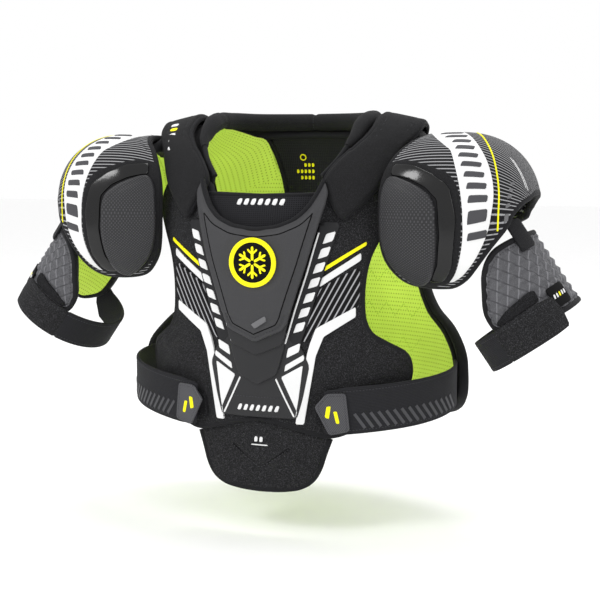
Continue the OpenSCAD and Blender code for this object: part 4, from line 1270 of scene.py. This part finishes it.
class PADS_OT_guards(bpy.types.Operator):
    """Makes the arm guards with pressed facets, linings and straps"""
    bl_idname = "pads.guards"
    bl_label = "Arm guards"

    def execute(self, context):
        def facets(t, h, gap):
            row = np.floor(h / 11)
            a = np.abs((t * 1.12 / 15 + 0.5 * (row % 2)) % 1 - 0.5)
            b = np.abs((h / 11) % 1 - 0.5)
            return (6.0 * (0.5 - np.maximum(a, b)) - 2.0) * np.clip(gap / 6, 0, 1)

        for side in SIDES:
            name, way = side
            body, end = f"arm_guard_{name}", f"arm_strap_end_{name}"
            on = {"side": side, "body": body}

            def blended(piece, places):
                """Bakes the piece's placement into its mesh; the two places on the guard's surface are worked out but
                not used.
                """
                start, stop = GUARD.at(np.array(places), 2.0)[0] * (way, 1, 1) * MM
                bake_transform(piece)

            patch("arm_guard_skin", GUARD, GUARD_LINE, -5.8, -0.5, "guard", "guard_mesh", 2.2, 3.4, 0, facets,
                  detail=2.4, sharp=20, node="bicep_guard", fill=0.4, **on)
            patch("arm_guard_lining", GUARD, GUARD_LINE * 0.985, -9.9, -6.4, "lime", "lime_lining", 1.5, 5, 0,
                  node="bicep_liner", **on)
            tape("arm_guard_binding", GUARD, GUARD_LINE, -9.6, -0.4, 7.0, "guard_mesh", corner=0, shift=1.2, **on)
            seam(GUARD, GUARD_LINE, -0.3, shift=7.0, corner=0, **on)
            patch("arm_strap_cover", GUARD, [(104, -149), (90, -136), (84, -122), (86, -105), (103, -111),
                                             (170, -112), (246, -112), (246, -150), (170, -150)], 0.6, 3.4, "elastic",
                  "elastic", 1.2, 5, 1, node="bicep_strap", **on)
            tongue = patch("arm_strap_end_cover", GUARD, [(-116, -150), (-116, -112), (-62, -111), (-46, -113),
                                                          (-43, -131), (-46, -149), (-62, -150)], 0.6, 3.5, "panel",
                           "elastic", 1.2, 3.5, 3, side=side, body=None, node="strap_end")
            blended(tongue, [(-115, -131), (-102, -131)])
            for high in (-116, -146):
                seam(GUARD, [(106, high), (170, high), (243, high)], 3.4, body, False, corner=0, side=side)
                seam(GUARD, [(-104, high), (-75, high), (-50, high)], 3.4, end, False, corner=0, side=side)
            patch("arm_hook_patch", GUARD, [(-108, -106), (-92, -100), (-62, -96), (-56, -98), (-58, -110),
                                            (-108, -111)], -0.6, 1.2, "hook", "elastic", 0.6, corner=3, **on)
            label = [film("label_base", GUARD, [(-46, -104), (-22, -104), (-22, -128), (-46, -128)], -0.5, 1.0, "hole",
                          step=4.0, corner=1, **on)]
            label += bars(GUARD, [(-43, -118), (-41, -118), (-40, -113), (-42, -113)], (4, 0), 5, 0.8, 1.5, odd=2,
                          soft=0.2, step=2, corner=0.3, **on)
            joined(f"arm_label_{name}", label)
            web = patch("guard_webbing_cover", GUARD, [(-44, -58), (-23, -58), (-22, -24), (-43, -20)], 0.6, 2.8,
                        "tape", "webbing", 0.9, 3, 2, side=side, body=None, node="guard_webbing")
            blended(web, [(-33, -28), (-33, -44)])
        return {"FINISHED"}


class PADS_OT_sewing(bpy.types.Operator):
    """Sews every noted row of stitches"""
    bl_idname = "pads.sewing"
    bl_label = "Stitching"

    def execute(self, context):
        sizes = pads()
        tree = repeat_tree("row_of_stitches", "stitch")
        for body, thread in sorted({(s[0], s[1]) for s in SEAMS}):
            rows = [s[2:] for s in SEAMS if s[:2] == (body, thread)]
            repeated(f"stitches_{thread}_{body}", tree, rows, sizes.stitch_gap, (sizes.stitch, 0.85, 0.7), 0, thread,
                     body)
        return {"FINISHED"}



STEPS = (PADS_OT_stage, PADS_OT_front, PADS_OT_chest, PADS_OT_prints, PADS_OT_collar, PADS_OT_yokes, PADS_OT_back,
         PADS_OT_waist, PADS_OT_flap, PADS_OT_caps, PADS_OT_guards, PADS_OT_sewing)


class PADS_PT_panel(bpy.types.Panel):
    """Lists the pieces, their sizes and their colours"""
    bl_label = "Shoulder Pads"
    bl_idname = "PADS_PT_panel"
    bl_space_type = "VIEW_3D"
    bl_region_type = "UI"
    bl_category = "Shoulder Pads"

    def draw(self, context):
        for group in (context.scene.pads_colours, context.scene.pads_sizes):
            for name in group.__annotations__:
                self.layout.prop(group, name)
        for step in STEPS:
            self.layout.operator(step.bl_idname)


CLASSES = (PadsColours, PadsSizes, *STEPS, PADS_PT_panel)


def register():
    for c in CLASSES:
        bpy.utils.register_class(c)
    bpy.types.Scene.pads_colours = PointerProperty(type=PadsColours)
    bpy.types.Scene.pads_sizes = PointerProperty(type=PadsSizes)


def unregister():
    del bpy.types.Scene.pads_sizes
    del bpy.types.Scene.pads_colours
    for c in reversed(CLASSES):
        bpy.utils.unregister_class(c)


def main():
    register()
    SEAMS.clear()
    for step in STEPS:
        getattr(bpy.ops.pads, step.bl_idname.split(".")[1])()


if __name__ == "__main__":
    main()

--

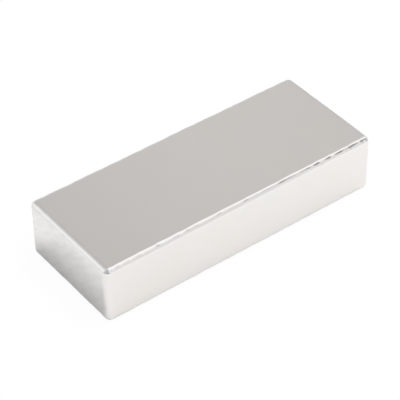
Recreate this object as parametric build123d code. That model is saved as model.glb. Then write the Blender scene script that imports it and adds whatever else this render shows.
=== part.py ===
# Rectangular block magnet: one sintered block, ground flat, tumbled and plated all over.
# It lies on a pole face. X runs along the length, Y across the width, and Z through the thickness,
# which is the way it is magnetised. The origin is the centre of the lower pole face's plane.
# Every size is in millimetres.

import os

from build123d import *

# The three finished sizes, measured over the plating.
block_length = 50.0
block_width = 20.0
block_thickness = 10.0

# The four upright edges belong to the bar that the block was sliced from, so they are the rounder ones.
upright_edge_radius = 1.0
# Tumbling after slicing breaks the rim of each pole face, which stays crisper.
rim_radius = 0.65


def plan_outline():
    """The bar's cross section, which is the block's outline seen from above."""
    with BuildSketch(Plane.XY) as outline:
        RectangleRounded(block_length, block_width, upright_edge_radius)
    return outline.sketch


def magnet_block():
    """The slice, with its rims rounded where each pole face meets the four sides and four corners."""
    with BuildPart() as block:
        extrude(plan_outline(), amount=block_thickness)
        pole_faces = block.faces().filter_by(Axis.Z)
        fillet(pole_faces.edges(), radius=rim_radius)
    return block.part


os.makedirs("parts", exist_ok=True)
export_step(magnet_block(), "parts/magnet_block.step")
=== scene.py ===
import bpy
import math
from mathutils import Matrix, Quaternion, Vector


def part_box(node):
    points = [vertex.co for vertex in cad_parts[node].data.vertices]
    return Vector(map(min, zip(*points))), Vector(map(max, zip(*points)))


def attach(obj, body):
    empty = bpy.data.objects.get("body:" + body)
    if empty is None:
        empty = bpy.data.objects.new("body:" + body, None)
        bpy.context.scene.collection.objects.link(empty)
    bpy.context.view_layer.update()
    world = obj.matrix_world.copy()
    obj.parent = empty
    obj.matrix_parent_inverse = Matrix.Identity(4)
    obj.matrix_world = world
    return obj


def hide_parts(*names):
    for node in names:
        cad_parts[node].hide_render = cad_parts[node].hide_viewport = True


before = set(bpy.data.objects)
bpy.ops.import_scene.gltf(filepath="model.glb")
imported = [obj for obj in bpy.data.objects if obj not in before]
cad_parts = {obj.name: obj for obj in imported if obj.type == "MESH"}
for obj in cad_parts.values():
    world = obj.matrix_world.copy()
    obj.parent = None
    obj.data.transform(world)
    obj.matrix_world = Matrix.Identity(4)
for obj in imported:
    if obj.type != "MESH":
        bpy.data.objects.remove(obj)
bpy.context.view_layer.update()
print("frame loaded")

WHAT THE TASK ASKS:
Begin at the line that has "# The four upright"; stop after the line that has "obj.matrix_parent_inverse = Matrix.Identity(4)". Copy every line in that span exactly.

COMPLETE OUTPUT:
# The four upright edges belong to the bar that the block was sliced from, so they are the rounder ones.
upright_edge_radius = 1.0
# Tumbling after slicing breaks the rim of each pole face, which stays crisper.
rim_radius = 0.65


def plan_outline():
    """The bar's cross section, which is the block's outline seen from above."""
    with BuildSketch(Plane.XY) as outline:
        RectangleRounded(block_length, block_width, upright_edge_radius)
    return outline.sketch


def magnet_block():
    """The slice, with its rims rounded where each pole face meets the four sides and four corners."""
    with BuildPart() as block:
        extrude(plan_outline(), amount=block_thickness)
        pole_faces = block.faces().filter_by(Axis.Z)
        fillet(pole_faces.edges(), radius=rim_radius)
    return block.part


os.makedirs("parts", exist_ok=True)
export_step(magnet_block(), "parts/magnet_block.step")
=== scene.py ===
import bpy
import math
from mathutils import Matrix, Quaternion, Vector


def part_box(node):
    points = [vertex.co for vertex in cad_parts[node].data.vertices]
    return Vector(map(min, zip(*points))), Vector(map(max, zip(*points)))


def attach(obj, body):
    empty = bpy.data.objects.get("body:" + body)
    if empty is None:
        empty = bpy.data.objects.new("body:" + body, None)
        bpy.context.scene.collection.objects.link(empty)
    bpy.context.view_layer.update()
    world = obj.matrix_world.copy()
    obj.parent = empty
    obj.matrix_parent_inverse = Matrix.Identity(4)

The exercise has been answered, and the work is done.